Instruction ->
Below you will find a set of lines. Repeat them all exactly.

Records that describe objects

-- Begin --

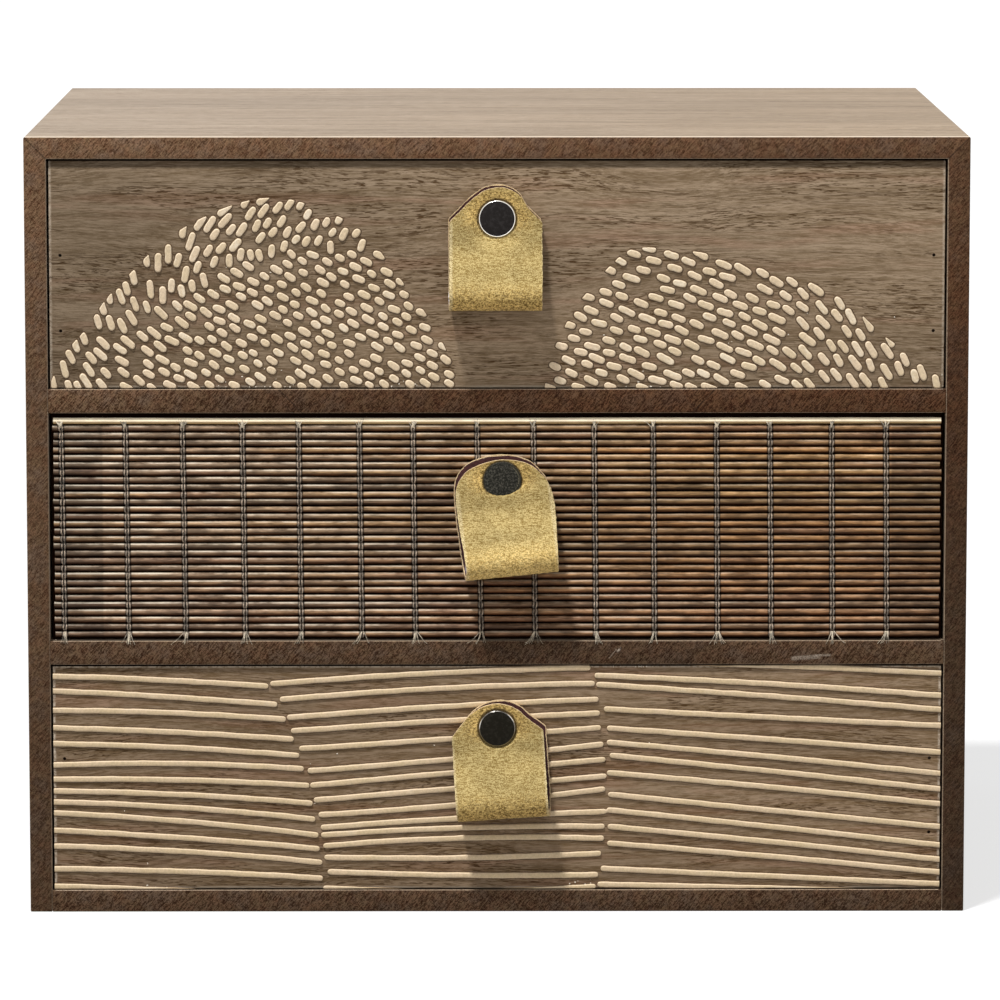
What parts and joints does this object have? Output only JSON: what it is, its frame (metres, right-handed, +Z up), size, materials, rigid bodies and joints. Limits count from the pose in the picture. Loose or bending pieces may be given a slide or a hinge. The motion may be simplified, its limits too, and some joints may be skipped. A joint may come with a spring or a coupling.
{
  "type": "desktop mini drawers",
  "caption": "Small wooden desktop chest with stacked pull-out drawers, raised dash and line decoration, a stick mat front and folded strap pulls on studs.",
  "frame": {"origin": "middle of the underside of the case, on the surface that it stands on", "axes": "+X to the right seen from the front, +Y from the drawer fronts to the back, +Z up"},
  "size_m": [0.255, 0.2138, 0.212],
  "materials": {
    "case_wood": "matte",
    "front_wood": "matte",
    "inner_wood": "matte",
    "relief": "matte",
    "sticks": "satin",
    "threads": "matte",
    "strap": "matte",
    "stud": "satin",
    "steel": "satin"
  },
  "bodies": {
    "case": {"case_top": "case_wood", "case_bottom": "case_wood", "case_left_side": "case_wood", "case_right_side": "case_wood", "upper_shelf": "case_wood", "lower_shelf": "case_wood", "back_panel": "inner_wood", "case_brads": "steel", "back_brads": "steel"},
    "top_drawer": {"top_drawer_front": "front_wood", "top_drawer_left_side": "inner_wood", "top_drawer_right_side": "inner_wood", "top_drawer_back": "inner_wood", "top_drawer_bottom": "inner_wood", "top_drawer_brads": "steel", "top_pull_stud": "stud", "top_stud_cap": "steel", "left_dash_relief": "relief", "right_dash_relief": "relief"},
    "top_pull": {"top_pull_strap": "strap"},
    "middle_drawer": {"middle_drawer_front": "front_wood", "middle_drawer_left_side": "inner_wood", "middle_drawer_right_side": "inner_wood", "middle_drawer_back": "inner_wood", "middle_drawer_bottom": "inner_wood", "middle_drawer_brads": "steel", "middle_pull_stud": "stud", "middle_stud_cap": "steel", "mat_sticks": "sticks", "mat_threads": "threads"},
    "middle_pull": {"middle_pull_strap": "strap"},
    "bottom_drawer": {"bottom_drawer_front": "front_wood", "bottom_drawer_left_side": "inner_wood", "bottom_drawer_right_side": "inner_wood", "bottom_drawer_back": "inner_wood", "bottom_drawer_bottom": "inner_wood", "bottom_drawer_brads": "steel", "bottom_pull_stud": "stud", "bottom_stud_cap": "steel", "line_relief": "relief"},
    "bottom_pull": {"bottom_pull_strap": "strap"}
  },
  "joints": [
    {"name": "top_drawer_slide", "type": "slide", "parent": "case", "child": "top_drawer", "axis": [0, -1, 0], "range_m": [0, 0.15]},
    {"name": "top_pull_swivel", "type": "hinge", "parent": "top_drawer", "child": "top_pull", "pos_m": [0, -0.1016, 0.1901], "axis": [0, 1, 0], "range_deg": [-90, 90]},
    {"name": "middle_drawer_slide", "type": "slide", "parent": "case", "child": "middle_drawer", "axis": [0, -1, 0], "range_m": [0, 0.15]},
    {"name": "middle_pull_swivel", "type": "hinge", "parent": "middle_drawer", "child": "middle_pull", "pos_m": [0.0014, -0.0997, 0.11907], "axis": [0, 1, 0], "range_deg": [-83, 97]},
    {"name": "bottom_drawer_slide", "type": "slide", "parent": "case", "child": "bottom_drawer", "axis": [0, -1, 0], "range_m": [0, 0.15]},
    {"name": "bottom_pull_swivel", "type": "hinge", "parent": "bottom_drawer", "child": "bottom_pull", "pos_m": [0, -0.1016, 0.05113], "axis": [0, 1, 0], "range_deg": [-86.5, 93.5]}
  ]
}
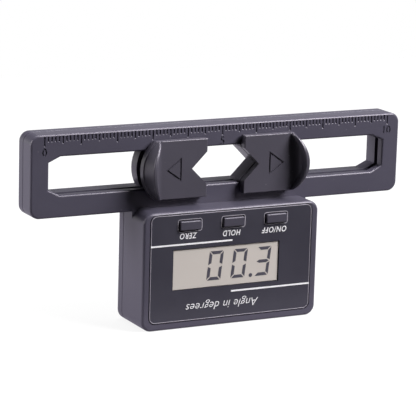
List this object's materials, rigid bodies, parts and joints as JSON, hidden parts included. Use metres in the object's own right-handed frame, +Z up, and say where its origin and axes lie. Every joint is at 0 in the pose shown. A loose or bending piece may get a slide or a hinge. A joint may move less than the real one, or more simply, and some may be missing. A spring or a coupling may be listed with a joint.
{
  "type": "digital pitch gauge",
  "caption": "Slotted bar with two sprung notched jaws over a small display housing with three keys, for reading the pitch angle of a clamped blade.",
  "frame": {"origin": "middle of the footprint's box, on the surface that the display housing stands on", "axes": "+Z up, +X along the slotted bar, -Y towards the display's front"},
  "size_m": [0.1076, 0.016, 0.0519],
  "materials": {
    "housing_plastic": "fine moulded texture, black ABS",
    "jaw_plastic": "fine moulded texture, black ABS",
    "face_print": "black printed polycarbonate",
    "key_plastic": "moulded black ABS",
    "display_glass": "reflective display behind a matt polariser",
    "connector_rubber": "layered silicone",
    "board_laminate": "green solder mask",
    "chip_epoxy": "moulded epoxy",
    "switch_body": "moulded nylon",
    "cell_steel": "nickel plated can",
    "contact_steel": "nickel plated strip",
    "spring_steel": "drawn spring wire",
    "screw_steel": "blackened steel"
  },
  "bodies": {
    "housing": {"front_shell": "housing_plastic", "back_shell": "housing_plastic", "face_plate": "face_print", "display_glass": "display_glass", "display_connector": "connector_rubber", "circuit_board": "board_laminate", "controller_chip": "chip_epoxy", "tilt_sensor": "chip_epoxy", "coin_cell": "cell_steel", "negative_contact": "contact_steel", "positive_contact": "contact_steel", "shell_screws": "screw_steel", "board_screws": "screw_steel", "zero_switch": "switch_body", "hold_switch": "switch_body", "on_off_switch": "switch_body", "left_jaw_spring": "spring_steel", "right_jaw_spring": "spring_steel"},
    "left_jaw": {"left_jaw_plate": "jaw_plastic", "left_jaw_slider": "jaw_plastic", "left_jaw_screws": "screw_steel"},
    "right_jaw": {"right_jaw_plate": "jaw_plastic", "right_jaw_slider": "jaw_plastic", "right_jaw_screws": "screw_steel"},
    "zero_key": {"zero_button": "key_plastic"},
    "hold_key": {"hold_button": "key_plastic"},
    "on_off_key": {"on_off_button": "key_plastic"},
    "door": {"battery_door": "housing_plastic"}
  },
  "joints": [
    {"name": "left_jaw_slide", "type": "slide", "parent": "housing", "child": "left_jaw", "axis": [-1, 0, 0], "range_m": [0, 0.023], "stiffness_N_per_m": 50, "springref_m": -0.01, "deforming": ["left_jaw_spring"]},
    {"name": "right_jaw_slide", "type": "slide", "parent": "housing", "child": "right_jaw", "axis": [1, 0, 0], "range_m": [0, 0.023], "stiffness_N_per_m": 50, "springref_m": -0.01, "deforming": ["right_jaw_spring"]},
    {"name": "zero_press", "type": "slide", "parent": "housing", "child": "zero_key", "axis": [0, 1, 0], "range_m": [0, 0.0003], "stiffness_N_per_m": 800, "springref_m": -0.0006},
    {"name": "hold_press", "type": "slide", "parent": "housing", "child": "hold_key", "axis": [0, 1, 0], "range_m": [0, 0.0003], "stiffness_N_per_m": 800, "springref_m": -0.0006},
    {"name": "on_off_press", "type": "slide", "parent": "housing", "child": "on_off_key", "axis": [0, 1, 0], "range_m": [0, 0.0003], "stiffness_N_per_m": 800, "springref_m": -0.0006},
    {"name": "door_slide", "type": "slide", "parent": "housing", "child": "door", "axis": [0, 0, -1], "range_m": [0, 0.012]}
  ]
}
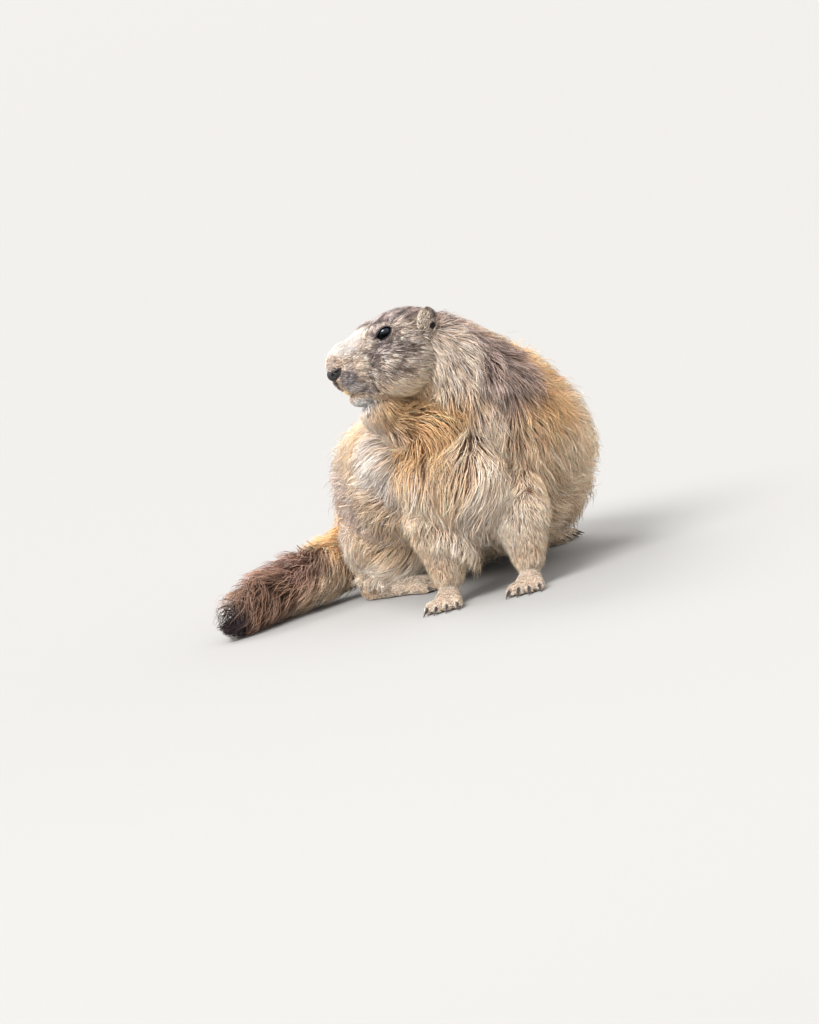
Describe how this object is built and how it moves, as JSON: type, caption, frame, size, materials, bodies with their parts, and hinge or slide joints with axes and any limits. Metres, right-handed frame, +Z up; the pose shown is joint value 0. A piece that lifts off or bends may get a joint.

-- End --

Solution to the exercise ->
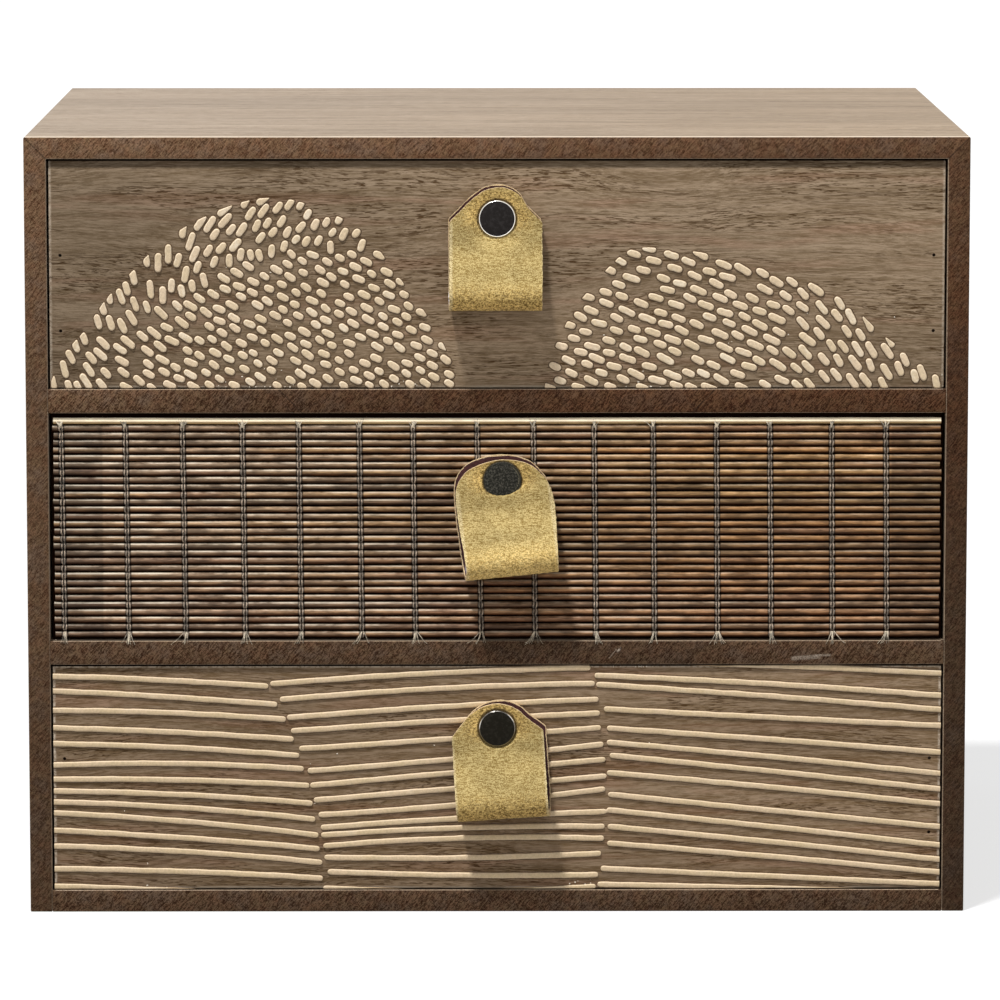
What parts and joints does this object have? Output only JSON: what it is, its frame (metres, right-handed, +Z up), size, materials, rigid bodies and joints. Limits count from the pose in the picture. Loose or bending pieces may be given a slide or a hinge. The motion may be simplified, its limits too, and some joints may be skipped. A joint may come with a spring or a coupling.
{
  "type": "desktop mini drawers",
  "caption": "Small wooden desktop chest with stacked pull-out drawers, raised dash and line decoration, a stick mat front and folded strap pulls on studs.",
  "frame": {"origin": "middle of the underside of the case, on the surface that it stands on", "axes": "+X to the right seen from the front, +Y from the drawer fronts to the back, +Z up"},
  "size_m": [0.255, 0.2138, 0.212],
  "materials": {
    "case_wood": "matte",
    "front_wood": "matte",
    "inner_wood": "matte",
    "relief": "matte",
    "sticks": "satin",
    "threads": "matte",
    "strap": "matte",
    "stud": "satin",
    "steel": "satin"
  },
  "bodies": {
    "case": {"case_top": "case_wood", "case_bottom": "case_wood", "case_left_side": "case_wood", "case_right_side": "case_wood", "upper_shelf": "case_wood", "lower_shelf": "case_wood", "back_panel": "inner_wood", "case_brads": "steel", "back_brads": "steel"},
    "top_drawer": {"top_drawer_front": "front_wood", "top_drawer_left_side": "inner_wood", "top_drawer_right_side": "inner_wood", "top_drawer_back": "inner_wood", "top_drawer_bottom": "inner_wood", "top_drawer_brads": "steel", "top_pull_stud": "stud", "top_stud_cap": "steel", "left_dash_relief": "relief", "right_dash_relief": "relief"},
    "top_pull": {"top_pull_strap": "strap"},
    "middle_drawer": {"middle_drawer_front": "front_wood", "middle_drawer_left_side": "inner_wood", "middle_drawer_right_side": "inner_wood", "middle_drawer_back": "inner_wood", "middle_drawer_bottom": "inner_wood", "middle_drawer_brads": "steel", "middle_pull_stud": "stud", "middle_stud_cap": "steel", "mat_sticks": "sticks", "mat_threads": "threads"},
    "middle_pull": {"middle_pull_strap": "strap"},
    "bottom_drawer": {"bottom_drawer_front": "front_wood", "bottom_drawer_left_side": "inner_wood", "bottom_drawer_right_side": "inner_wood", "bottom_drawer_back": "inner_wood", "bottom_drawer_bottom": "inner_wood", "bottom_drawer_brads": "steel", "bottom_pull_stud": "stud", "bottom_stud_cap": "steel", "line_relief": "relief"},
    "bottom_pull": {"bottom_pull_strap": "strap"}
  },
  "joints": [
    {"name": "top_drawer_slide", "type": "slide", "parent": "case", "child": "top_drawer", "axis": [0, -1, 0], "range_m": [0, 0.15]},
    {"name": "top_pull_swivel", "type": "hinge", "parent": "top_drawer", "child": "top_pull", "pos_m": [0, -0.1016, 0.1901], "axis": [0, 1, 0], "range_deg": [-90, 90]},
    {"name": "middle_drawer_slide", "type": "slide", "parent": "case", "child": "middle_drawer", "axis": [0, -1, 0], "range_m": [0, 0.15]},
    {"name": "middle_pull_swivel", "type": "hinge", "parent": "middle_drawer", "child": "middle_pull", "pos_m": [0.0014, -0.0997, 0.11907], "axis": [0, 1, 0], "range_deg": [-83, 97]},
    {"name": "bottom_drawer_slide", "type": "slide", "parent": "case", "child": "bottom_drawer", "axis": [0, -1, 0], "range_m": [0, 0.15]},
    {"name": "bottom_pull_swivel", "type": "hinge", "parent": "bottom_drawer", "child": "bottom_pull", "pos_m": [0, -0.1016, 0.05113], "axis": [0, 1, 0], "range_deg": [-86.5, 93.5]}
  ]
}
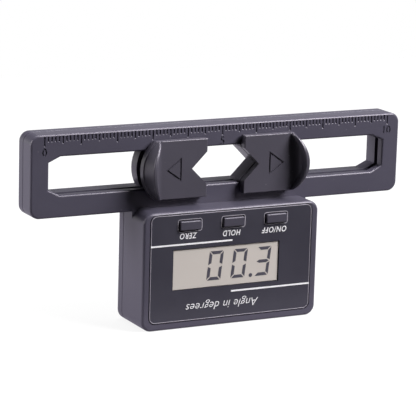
List this object's materials, rigid bodies, parts and joints as JSON, hidden parts included. Use metres in the object's own right-handed frame, +Z up, and say where its origin and axes lie. Every joint is at 0 in the pose shown. A loose or bending piece may get a slide or a hinge. A joint may move less than the real one, or more simply, and some may be missing. A spring or a coupling may be listed with a joint.
{
  "type": "digital pitch gauge",
  "caption": "Slotted bar with two sprung notched jaws over a small display housing with three keys, for reading the pitch angle of a clamped blade.",
  "frame": {"origin": "middle of the footprint's box, on the surface that the display housing stands on", "axes": "+Z up, +X along the slotted bar, -Y towards the display's front"},
  "size_m": [0.1076, 0.016, 0.0519],
  "materials": {
    "housing_plastic": "fine moulded texture, black ABS",
    "jaw_plastic": "fine moulded texture, black ABS",
    "face_print": "black printed polycarbonate",
    "key_plastic": "moulded black ABS",
    "display_glass": "reflective display behind a matt polariser",
    "connector_rubber": "layered silicone",
    "board_laminate": "green solder mask",
    "chip_epoxy": "moulded epoxy",
    "switch_body": "moulded nylon",
    "cell_steel": "nickel plated can",
    "contact_steel": "nickel plated strip",
    "spring_steel": "drawn spring wire",
    "screw_steel": "blackened steel"
  },
  "bodies": {
    "housing": {"front_shell": "housing_plastic", "back_shell": "housing_plastic", "face_plate": "face_print", "display_glass": "display_glass", "display_connector": "connector_rubber", "circuit_board": "board_laminate", "controller_chip": "chip_epoxy", "tilt_sensor": "chip_epoxy", "coin_cell": "cell_steel", "negative_contact": "contact_steel", "positive_contact": "contact_steel", "shell_screws": "screw_steel", "board_screws": "screw_steel", "zero_switch": "switch_body", "hold_switch": "switch_body", "on_off_switch": "switch_body", "left_jaw_spring": "spring_steel", "right_jaw_spring": "spring_steel"},
    "left_jaw": {"left_jaw_plate": "jaw_plastic", "left_jaw_slider": "jaw_plastic", "left_jaw_screws": "screw_steel"},
    "right_jaw": {"right_jaw_plate": "jaw_plastic", "right_jaw_slider": "jaw_plastic", "right_jaw_screws": "screw_steel"},
    "zero_key": {"zero_button": "key_plastic"},
    "hold_key": {"hold_button": "key_plastic"},
    "on_off_key": {"on_off_button": "key_plastic"},
    "door": {"battery_door": "housing_plastic"}
  },
  "joints": [
    {"name": "left_jaw_slide", "type": "slide", "parent": "housing", "child": "left_jaw", "axis": [-1, 0, 0], "range_m": [0, 0.023], "stiffness_N_per_m": 50, "springref_m": -0.01, "deforming": ["left_jaw_spring"]},
    {"name": "right_jaw_slide", "type": "slide", "parent": "housing", "child": "right_jaw", "axis": [1, 0, 0], "range_m": [0, 0.023], "stiffness_N_per_m": 50, "springref_m": -0.01, "deforming": ["right_jaw_spring"]},
    {"name": "zero_press", "type": "slide", "parent": "housing", "child": "zero_key", "axis": [0, 1, 0], "range_m": [0, 0.0003], "stiffness_N_per_m": 800, "springref_m": -0.0006},
    {"name": "hold_press", "type": "slide", "parent": "housing", "child": "hold_key", "axis": [0, 1, 0], "range_m": [0, 0.0003], "stiffness_N_per_m": 800, "springref_m": -0.0006},
    {"name": "on_off_press", "type": "slide", "parent": "housing", "child": "on_off_key", "axis": [0, 1, 0], "range_m": [0, 0.0003], "stiffness_N_per_m": 800, "springref_m": -0.0006},
    {"name": "door_slide", "type": "slide", "parent": "housing", "child": "door", "axis": [0, 0, -1], "range_m": [0, 0.012]}
  ]
}
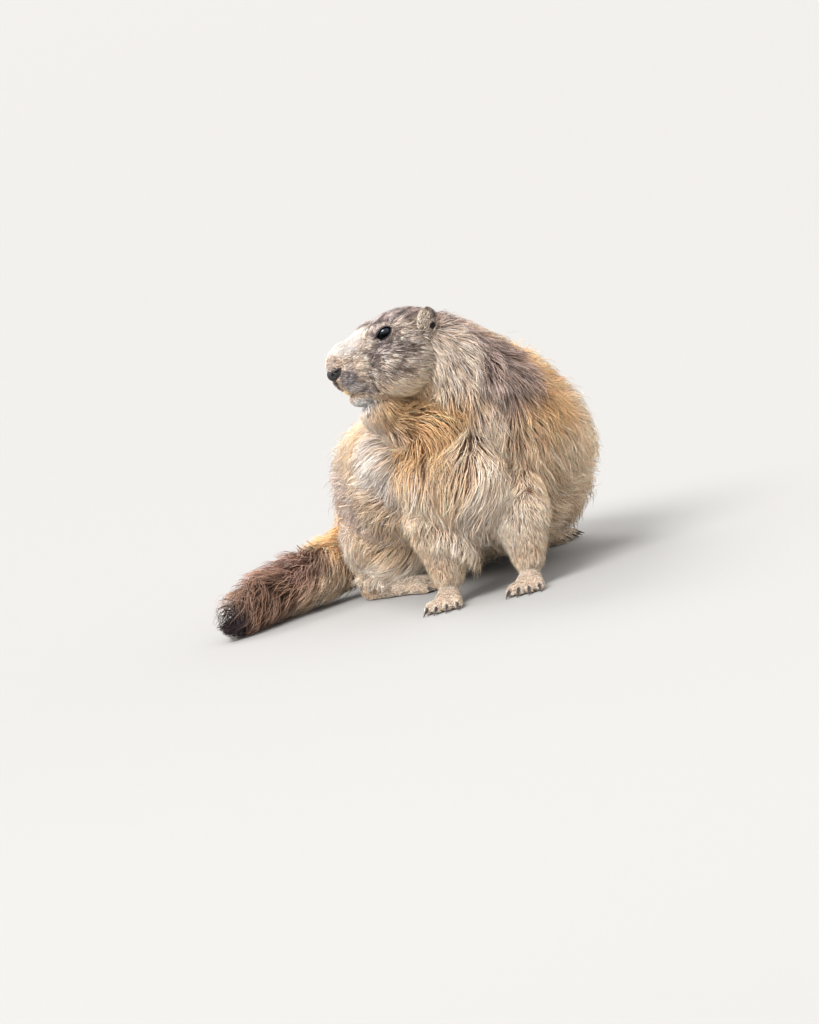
Describe how this object is built and how it moves, as JSON: type, caption, frame, size, materials, bodies with their parts, and hinge or slide joints with axes and any limits. Metres, right-handed frame, +Z up; the pose shown is joint value 0. A piece that lifts off or bends may get a joint.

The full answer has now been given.